— Records contained in a dataset —
__________
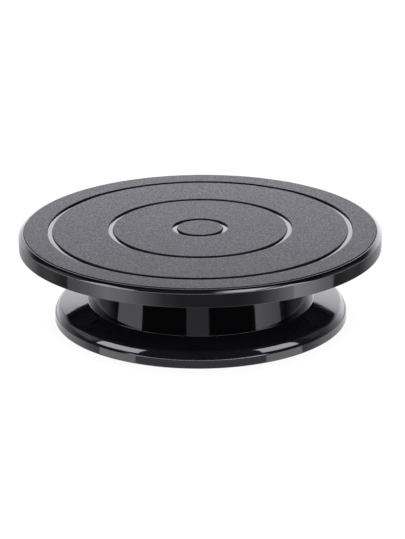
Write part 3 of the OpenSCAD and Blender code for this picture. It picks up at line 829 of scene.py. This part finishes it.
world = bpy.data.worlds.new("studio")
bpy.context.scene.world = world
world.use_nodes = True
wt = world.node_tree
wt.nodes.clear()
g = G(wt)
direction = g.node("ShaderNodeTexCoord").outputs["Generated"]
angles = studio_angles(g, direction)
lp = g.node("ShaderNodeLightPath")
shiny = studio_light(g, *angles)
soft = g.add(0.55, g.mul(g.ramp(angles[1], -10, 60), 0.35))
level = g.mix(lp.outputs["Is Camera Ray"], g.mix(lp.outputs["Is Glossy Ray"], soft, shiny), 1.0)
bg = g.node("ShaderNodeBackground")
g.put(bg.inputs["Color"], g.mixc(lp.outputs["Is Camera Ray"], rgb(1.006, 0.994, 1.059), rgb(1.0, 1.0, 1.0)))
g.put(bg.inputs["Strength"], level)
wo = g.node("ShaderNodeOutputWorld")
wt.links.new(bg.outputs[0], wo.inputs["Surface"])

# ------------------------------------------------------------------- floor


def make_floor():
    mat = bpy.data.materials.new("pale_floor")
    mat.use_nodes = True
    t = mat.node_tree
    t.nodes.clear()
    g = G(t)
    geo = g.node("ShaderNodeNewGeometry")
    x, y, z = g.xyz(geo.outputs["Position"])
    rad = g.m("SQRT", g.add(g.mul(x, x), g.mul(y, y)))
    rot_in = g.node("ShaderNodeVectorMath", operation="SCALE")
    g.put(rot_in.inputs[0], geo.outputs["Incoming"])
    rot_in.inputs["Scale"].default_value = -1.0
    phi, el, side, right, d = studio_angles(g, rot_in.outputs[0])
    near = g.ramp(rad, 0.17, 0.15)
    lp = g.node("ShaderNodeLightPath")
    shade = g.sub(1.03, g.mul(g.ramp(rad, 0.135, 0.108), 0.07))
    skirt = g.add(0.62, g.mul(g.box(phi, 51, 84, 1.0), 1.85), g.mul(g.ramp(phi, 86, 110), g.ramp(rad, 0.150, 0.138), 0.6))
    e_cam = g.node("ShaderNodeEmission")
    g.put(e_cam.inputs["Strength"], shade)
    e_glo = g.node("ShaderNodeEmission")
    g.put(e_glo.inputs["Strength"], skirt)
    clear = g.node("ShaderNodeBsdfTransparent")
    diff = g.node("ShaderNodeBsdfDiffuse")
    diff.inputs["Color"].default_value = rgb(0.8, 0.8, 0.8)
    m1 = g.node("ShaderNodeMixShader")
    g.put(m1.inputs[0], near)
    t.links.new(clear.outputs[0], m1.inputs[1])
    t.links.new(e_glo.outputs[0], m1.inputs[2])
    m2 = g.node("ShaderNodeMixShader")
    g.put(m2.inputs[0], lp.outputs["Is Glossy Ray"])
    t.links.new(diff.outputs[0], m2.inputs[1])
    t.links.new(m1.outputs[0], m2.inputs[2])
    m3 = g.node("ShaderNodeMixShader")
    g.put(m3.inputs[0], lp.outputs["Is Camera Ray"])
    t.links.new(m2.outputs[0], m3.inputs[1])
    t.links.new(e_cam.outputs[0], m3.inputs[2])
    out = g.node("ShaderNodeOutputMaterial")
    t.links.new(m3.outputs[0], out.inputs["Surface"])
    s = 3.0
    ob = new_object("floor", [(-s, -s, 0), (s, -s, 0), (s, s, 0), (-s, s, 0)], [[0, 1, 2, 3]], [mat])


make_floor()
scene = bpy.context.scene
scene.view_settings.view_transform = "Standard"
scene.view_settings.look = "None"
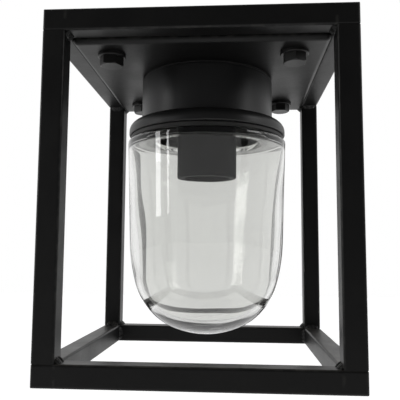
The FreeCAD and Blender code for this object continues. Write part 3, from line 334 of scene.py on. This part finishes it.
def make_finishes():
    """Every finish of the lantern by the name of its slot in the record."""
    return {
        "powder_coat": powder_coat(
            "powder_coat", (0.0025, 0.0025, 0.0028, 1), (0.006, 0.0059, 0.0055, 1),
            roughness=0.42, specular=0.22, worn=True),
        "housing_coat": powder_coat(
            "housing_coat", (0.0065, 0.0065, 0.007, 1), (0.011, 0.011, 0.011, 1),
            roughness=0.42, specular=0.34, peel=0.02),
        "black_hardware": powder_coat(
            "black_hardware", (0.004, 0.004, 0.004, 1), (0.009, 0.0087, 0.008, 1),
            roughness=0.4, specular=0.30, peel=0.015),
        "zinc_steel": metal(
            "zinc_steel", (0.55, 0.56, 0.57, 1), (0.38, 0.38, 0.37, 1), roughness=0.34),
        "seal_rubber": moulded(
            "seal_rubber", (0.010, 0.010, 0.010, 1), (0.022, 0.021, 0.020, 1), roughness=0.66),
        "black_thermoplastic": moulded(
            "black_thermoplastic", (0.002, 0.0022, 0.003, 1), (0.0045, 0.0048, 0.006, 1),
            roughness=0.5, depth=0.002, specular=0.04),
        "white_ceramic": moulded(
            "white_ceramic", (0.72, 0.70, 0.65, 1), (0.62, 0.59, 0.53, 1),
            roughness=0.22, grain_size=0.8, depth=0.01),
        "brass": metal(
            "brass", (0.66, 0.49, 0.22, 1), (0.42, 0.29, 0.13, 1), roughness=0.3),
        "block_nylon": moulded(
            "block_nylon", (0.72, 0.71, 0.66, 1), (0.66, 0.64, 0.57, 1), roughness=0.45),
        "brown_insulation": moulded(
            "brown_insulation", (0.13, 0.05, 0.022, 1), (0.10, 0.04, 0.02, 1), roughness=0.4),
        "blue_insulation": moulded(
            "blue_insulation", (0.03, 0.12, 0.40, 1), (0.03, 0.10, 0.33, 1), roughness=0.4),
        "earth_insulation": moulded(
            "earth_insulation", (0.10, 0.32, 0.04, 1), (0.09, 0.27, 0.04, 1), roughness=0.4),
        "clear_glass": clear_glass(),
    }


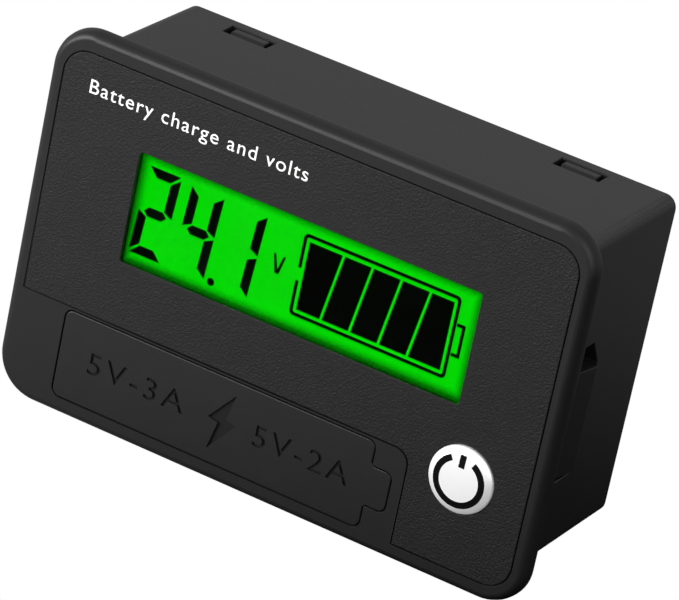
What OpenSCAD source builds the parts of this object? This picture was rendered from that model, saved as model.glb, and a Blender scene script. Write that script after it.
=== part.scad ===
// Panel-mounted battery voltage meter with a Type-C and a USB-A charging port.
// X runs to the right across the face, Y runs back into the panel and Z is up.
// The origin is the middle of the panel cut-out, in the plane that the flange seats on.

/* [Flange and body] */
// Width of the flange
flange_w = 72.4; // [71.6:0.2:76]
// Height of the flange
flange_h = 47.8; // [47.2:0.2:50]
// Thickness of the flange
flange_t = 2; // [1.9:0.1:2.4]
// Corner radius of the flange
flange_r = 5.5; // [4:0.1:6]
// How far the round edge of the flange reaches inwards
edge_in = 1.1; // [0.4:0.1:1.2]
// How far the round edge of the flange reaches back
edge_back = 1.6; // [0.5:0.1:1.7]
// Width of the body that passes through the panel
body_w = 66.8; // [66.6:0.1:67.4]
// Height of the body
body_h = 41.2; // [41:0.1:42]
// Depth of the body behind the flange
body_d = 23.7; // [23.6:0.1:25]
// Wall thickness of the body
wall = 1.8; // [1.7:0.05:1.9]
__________
— Problem requirements —
Pick out and copy every line that contains the word "from".

— Exercise output —
The FreeCAD and Blender code for this object continues. Write part 3, from line 334 of scene.py on. This part finishes it.
What OpenSCAD source builds the parts of this object? This picture was rendered from that model, saved as model.glb, and a Blender scene script. Write that script after it.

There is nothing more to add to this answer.